Task to carry out: Pull out from the material below all lines with "joints".

--- Entries supplied ---

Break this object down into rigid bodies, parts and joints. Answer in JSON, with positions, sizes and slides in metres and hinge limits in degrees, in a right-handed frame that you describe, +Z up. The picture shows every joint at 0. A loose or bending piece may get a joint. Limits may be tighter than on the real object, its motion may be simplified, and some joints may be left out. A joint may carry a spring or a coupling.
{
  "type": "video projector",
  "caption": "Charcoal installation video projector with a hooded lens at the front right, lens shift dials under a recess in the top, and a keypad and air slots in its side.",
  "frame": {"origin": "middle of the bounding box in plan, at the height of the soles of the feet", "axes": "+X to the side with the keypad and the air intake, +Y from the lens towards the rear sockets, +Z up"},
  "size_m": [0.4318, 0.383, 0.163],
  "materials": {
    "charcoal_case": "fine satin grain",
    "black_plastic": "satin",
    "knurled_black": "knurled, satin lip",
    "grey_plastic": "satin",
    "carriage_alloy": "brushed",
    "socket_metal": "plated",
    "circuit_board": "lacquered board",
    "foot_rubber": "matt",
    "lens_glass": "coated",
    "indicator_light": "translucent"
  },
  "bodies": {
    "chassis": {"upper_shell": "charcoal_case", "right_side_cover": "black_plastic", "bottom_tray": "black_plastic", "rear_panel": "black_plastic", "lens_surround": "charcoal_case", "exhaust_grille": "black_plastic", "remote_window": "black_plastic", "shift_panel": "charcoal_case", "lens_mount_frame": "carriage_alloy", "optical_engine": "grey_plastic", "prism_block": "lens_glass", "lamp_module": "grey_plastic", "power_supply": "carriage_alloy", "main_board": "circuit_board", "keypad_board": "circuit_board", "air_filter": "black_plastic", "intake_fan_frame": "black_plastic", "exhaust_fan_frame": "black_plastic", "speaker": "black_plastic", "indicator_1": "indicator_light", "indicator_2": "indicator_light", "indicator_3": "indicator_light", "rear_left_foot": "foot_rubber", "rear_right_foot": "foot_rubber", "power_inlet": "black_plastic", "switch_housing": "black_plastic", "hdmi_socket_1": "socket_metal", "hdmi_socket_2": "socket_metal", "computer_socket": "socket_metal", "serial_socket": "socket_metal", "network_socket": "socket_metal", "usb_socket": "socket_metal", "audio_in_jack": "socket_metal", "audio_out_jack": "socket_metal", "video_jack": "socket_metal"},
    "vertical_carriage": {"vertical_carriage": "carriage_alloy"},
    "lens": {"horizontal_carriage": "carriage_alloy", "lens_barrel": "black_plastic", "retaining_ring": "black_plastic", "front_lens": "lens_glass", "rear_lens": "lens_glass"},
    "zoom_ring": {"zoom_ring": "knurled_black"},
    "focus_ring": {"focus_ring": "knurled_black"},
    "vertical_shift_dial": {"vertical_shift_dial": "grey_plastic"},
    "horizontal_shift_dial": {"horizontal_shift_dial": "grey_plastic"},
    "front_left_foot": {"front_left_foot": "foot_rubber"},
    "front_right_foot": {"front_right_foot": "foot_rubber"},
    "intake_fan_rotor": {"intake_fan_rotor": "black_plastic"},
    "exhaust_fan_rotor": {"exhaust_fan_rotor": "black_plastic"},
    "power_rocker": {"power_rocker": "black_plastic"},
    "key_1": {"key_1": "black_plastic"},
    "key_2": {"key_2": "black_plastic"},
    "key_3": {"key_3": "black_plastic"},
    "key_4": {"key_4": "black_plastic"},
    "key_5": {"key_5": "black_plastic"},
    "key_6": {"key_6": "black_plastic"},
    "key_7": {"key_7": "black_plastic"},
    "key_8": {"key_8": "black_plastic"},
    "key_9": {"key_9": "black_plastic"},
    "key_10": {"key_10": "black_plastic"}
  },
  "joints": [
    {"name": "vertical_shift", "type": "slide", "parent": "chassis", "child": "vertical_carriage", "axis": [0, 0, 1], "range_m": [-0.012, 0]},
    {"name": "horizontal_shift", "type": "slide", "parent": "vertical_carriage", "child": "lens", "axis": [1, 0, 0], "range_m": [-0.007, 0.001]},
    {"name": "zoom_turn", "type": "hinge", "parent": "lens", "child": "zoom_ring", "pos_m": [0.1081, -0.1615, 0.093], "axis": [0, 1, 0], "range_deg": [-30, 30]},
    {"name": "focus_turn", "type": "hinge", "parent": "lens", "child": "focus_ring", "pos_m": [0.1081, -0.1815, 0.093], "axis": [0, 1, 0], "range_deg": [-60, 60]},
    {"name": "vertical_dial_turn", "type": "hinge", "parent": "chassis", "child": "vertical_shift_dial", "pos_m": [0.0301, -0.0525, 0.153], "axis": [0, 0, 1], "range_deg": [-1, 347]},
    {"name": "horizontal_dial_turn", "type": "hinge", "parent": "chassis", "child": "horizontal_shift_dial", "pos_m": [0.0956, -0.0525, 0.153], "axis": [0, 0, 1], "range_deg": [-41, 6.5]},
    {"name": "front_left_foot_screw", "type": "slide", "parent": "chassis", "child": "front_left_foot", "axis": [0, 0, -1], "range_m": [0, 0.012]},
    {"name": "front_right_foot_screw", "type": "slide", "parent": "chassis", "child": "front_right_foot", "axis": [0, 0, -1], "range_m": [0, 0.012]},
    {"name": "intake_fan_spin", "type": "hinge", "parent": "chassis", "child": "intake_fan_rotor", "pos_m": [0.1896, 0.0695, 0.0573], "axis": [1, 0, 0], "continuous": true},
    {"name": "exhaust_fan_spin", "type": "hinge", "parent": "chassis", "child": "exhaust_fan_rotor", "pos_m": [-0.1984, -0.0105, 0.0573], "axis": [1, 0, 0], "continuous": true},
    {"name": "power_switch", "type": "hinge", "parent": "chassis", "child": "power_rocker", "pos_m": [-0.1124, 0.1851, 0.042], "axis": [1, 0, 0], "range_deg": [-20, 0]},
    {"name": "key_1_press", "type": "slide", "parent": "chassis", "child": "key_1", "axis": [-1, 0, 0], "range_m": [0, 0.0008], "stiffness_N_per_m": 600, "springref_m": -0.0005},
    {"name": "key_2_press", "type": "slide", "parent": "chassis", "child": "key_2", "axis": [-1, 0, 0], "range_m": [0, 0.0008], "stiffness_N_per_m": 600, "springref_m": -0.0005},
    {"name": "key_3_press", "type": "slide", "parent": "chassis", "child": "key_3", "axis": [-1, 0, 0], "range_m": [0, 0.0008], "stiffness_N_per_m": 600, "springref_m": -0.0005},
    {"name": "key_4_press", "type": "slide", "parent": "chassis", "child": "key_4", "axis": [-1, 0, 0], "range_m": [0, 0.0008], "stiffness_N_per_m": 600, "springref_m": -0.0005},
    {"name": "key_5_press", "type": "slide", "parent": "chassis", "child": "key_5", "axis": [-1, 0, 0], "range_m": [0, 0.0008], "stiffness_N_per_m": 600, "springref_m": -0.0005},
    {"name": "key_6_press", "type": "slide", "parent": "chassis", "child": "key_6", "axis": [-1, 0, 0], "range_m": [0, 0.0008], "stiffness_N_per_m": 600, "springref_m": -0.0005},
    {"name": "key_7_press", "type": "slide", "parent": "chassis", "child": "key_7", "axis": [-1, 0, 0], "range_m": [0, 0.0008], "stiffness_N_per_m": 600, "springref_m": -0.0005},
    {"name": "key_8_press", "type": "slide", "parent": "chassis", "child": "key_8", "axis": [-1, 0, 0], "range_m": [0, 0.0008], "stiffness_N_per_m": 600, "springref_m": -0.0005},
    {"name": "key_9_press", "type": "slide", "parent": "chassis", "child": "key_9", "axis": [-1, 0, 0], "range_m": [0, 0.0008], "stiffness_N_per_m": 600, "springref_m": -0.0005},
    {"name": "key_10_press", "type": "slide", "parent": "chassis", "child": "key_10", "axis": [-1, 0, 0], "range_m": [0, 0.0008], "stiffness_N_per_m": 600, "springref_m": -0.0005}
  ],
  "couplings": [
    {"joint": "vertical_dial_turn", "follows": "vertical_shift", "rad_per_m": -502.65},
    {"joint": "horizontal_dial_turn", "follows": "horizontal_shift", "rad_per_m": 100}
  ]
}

---
--- Entries supplied ---

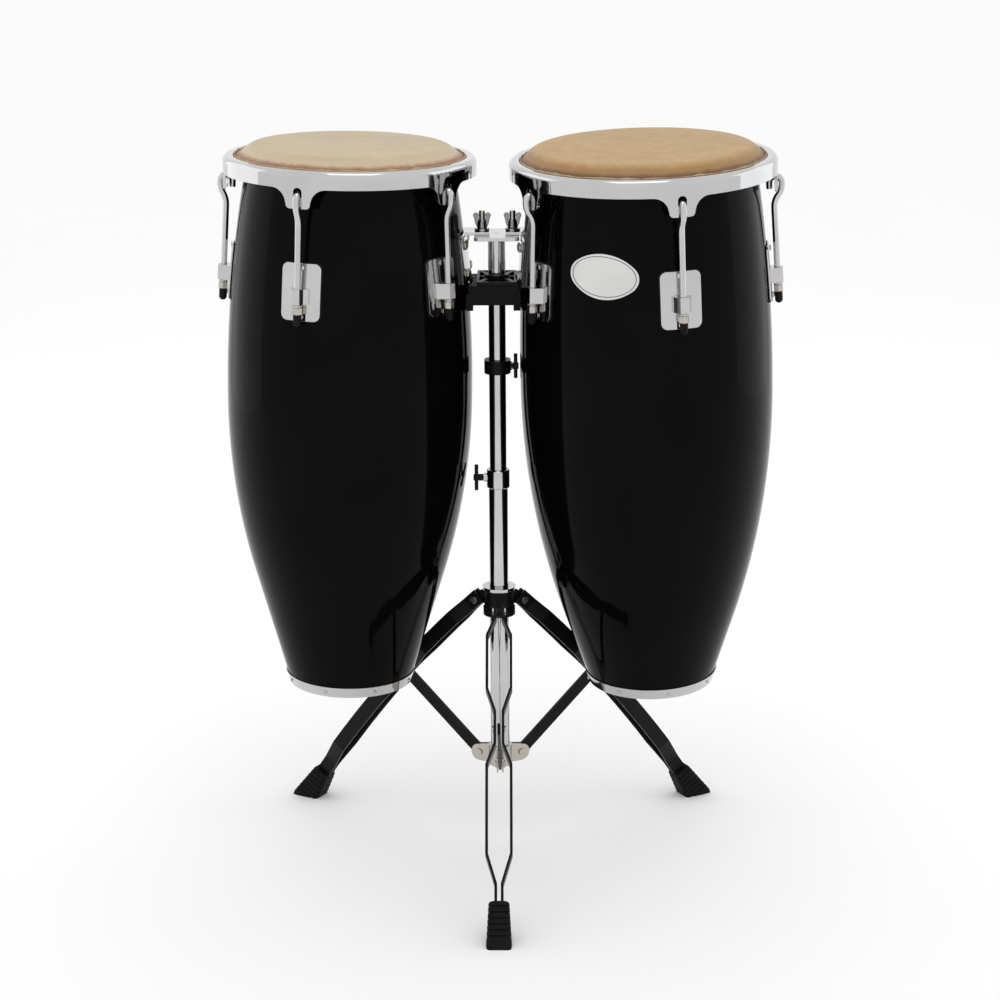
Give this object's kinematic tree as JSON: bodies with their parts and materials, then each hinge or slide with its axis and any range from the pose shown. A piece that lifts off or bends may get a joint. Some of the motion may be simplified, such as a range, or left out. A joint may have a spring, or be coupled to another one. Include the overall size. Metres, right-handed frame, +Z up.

---

Response to the exercise:
Break this object down into rigid bodies, parts and joints. Answer in JSON, with positions, sizes and slides in metres and hinge limits in degrees, in a right-handed frame that you describe, +Z up. The picture shows every joint at 0. A loose or bending piece may get a joint. Limits may be tighter than on the real object, its motion may be simplified, and some joints may be left out. A joint may carry a spring or a coupling.
  "joints": [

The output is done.